The app control was at " heartBeaterJob?.cancel()" after which it crashed

image image
joffrey-bion commented 5 days ago

Yes this should have been fixed a long time ago. Thanks for reporting that it happens again, and for the details to help reproduce it. I reopened this issue to have another look.

Could you please share a little more details about which artifacts you were using? Are you using Ktor with the OkHttp engine? Or OkHttp directly?

mahmed1987 commented 5 days ago

Oh yes , I am actually using Ktor engine .

joffrey-bion commented 5 days ago

Thanks! And did you have a chance to try this experiment with the latest version of Krossbow?

mahmed1987 commented 5 days ago

yes indeed, my krossbow version is krossbow-version = "7.0.0"

joffrey-bion commented 5 days ago

If it's not too much hassle, could you please confirm that you can still reproduce with Krossbow 8.0.0? I don't think the changes in Krossbow 8 should change this specific behaviour, but I'd just like to be sure to avoid investigating a ghost :)

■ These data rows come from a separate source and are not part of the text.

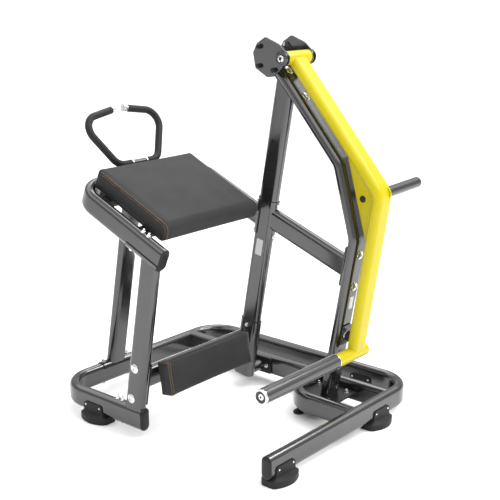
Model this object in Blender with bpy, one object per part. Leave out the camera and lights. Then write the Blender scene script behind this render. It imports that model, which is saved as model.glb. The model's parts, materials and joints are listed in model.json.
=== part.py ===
"""Glute kickback machine: a plate-loaded lever machine on a flat-oval tube frame.

Metres, +Z up. The user stands at +X, faces -X, lies over the chest pad and kicks the
roller of the yellow lever arm towards +X. The model is laid out from two frame lines:
x = 0 is the centreline of the left run, y = 0 that of the front-left run. At the end
everything is moved so that the origin lies under the middle of the machine.
"""
import bpy
import bmesh
from math import atan2, cos, sin, tan, sqrt, radians, pi
from mathutils import Vector, Matrix

X_AXIS = Vector((1, 0, 0))
Y_AXIS = Vector((0, 1, 0))
Z_AXIS = Vector((0, 0, 1))

# Fits between pieces
GAP = 0.0003

# Flat-oval tube of the frame and of the lever arm
TUBE_DEEP = 0.100
TUBE_WIDE = 0.050
TUBE_WALL = 0.003
TUBE_BEND = 0.145
ROUND_STEPS = 6
BEND_STEPS = 5

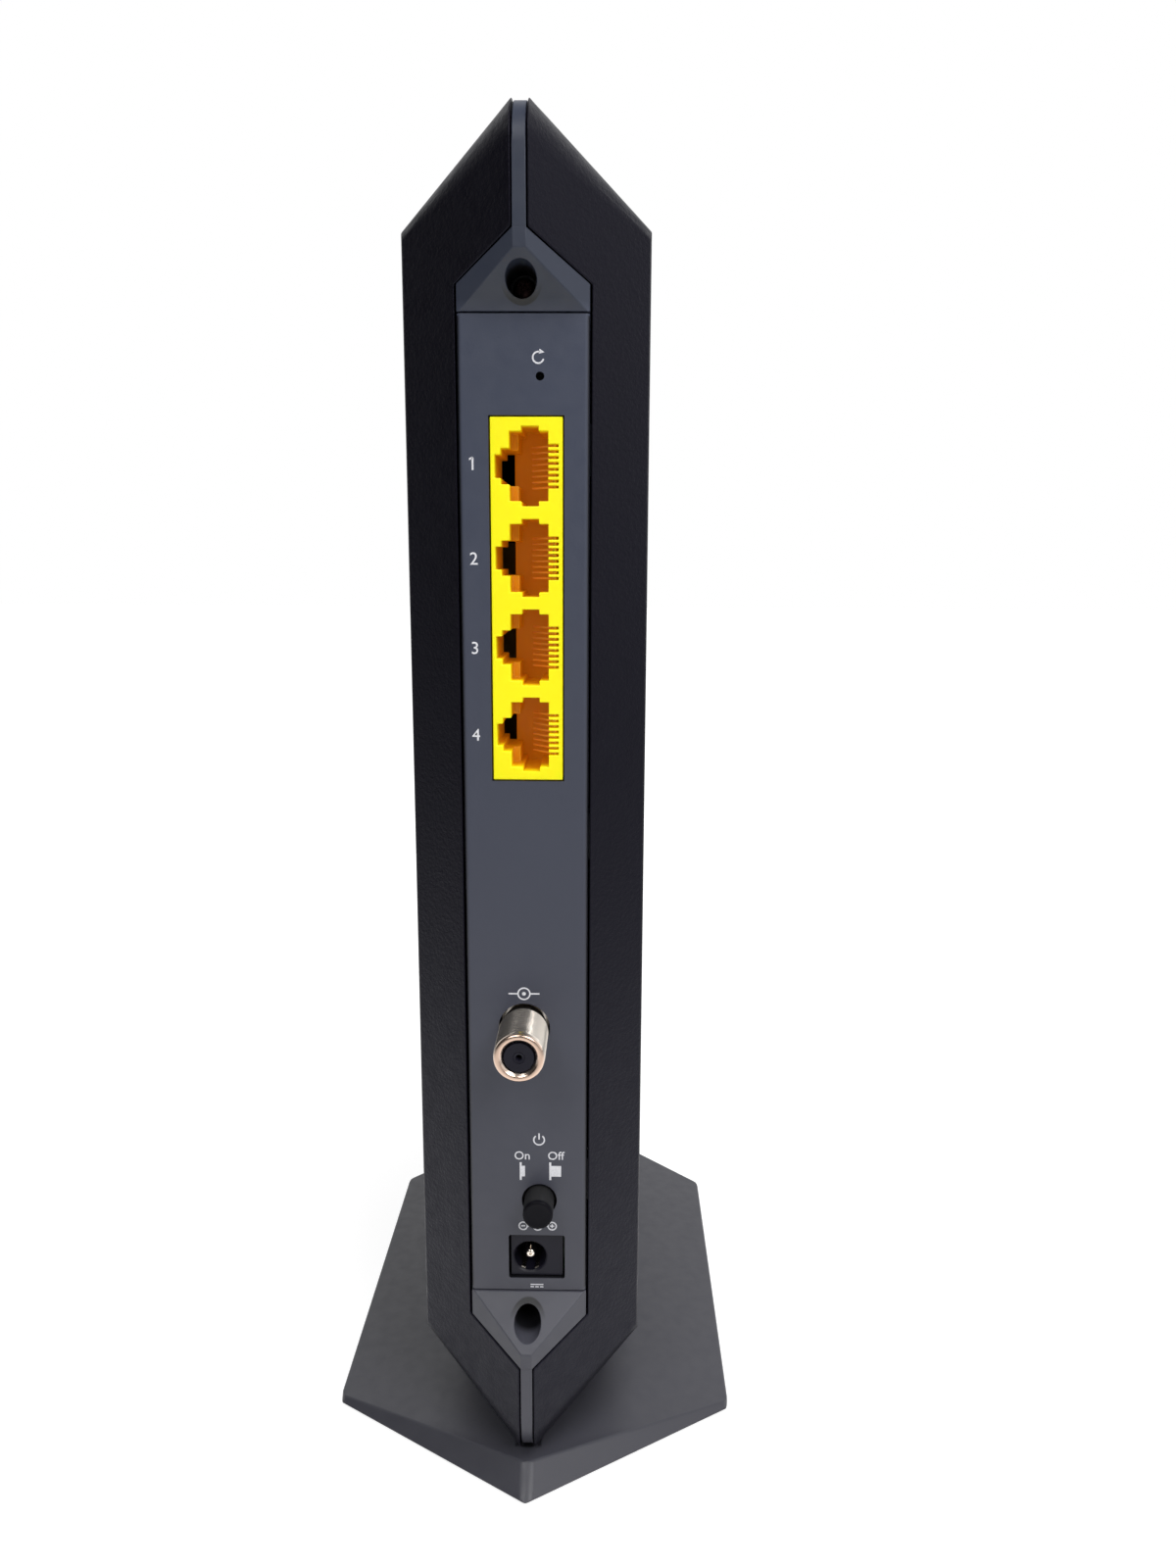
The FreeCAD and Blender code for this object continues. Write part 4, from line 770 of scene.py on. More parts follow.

mahmed1987 commented 5 days ago

@joffrey-bion that is correct. Let me test this out with version 8 and revert back to you

mahmed1987 commented 5 days ago

@joffrey-bion surprisingly , that issue is not appearing in 8.0.0 despite your comment that you didn't change anything that was relevant to this issue .

Lets chalk this one up to some random act of God :D . You can close the issue while I monitor more closely and would revert back to you if i see some unexpected behavior .

Thanks again

joffrey-bion commented 5 days ago

Thank you so much for testing this! Ok I'll close for now, and we'll reopen if it pops up again.